● **Directions for this task**
Find the lines holding "high" and copy them.
···
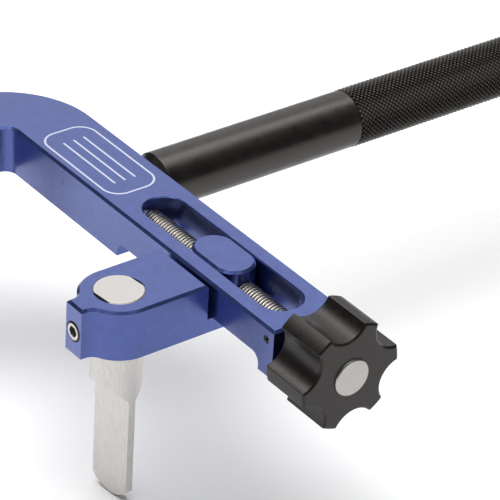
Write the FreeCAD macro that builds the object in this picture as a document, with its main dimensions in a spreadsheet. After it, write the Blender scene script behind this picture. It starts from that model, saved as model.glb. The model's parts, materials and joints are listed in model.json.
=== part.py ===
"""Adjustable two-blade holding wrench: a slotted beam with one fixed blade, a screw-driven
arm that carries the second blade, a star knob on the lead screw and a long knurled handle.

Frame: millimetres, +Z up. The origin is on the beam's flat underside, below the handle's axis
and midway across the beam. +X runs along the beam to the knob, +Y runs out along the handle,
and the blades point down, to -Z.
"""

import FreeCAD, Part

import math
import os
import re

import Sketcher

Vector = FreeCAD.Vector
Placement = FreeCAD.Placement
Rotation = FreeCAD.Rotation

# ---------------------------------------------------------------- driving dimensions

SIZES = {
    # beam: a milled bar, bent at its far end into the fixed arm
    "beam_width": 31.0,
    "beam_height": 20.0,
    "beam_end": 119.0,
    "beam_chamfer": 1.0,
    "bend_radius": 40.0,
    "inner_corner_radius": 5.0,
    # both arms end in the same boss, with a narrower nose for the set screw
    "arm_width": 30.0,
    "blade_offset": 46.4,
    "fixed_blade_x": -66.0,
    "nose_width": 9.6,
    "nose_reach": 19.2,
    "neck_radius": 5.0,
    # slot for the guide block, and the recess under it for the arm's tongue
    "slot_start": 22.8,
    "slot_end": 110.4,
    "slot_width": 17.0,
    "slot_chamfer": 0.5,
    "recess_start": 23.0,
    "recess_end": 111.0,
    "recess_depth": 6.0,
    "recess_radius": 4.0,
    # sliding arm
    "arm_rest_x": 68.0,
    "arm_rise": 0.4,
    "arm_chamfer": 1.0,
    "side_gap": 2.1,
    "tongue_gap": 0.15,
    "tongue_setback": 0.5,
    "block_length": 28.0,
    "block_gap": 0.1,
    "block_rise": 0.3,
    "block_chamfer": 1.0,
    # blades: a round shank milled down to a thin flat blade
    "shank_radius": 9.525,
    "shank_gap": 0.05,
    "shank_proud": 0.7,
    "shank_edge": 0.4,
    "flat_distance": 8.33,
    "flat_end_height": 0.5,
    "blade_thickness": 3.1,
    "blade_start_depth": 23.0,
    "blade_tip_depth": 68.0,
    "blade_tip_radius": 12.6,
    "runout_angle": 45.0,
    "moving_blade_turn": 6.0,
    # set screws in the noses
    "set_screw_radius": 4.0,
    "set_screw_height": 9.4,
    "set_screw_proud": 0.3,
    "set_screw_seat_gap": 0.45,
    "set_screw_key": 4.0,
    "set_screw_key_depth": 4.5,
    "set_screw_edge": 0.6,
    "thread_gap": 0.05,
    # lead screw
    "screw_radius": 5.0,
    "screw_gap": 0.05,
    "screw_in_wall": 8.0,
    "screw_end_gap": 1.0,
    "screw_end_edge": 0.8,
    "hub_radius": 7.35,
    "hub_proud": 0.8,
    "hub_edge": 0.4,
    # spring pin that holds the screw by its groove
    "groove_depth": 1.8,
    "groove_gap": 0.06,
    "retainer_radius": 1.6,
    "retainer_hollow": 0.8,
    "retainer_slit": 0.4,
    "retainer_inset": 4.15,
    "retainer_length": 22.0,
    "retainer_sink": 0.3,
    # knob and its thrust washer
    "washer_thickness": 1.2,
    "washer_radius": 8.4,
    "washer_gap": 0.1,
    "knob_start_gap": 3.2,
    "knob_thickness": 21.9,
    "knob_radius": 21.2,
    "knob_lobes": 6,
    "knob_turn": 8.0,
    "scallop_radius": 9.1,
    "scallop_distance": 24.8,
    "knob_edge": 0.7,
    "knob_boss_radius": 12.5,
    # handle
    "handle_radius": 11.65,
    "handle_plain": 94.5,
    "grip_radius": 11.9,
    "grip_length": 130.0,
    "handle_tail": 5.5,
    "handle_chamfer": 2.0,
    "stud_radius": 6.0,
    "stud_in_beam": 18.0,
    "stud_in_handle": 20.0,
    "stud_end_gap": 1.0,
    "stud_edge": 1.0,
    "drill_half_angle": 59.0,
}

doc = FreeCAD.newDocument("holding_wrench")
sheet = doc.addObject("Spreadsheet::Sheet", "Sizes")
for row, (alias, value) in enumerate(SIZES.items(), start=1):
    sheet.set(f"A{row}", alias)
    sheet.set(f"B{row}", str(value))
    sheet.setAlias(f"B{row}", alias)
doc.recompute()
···
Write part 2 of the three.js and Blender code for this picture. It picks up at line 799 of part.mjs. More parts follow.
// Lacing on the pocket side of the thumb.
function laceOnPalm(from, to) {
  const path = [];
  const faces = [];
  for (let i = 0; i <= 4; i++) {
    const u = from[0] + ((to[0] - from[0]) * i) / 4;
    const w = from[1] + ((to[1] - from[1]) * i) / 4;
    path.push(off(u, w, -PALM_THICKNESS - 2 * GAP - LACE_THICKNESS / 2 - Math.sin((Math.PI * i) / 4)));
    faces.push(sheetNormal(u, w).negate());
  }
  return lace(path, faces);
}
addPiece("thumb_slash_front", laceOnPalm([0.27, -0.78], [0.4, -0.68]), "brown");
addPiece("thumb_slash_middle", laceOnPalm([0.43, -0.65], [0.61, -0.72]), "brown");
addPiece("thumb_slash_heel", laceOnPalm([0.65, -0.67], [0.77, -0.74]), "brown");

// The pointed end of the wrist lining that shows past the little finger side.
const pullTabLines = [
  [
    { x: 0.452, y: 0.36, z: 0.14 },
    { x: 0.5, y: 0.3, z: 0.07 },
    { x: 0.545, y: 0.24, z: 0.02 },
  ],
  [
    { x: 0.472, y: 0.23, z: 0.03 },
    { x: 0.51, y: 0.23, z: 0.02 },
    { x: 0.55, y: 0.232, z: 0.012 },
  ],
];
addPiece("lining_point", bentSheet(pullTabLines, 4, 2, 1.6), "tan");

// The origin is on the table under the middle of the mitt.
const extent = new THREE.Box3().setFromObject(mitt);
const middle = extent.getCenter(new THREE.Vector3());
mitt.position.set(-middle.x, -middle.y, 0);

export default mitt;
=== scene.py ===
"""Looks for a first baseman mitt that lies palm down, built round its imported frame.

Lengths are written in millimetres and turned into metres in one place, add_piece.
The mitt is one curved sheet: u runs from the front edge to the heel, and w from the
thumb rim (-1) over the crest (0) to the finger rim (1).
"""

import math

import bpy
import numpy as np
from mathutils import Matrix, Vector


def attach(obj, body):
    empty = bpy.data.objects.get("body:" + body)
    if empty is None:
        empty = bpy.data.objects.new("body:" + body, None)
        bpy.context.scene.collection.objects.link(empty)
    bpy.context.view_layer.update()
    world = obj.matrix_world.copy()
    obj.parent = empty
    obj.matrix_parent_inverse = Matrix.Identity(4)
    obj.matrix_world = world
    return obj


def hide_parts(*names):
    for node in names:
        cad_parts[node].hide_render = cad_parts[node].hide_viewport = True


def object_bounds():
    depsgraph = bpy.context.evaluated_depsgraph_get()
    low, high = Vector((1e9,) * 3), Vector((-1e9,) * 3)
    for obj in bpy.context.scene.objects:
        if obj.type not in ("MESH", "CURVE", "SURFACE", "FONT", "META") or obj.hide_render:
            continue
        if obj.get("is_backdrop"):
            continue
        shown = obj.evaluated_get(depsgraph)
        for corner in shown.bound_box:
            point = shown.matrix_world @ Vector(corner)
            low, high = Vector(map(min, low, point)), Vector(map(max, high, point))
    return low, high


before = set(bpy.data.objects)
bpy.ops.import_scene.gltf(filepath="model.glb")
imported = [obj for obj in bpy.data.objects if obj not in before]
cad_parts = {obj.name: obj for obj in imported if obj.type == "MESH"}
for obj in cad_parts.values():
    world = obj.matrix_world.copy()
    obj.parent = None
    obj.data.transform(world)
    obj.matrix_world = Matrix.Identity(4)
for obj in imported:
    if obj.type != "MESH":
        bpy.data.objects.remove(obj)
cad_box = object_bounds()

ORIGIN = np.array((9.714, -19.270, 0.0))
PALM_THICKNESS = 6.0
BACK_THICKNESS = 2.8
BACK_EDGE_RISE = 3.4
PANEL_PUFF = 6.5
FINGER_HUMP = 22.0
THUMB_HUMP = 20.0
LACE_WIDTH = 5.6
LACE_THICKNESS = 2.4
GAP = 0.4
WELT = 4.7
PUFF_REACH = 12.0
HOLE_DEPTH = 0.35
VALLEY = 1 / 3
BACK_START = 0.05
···
● **Correct response**
    low, high = Vector((1e9,) * 3), Vector((-1e9,) * 3)
            low, high = Vector(map(min, low, point)), Vector(map(max, high, point))
    return low, high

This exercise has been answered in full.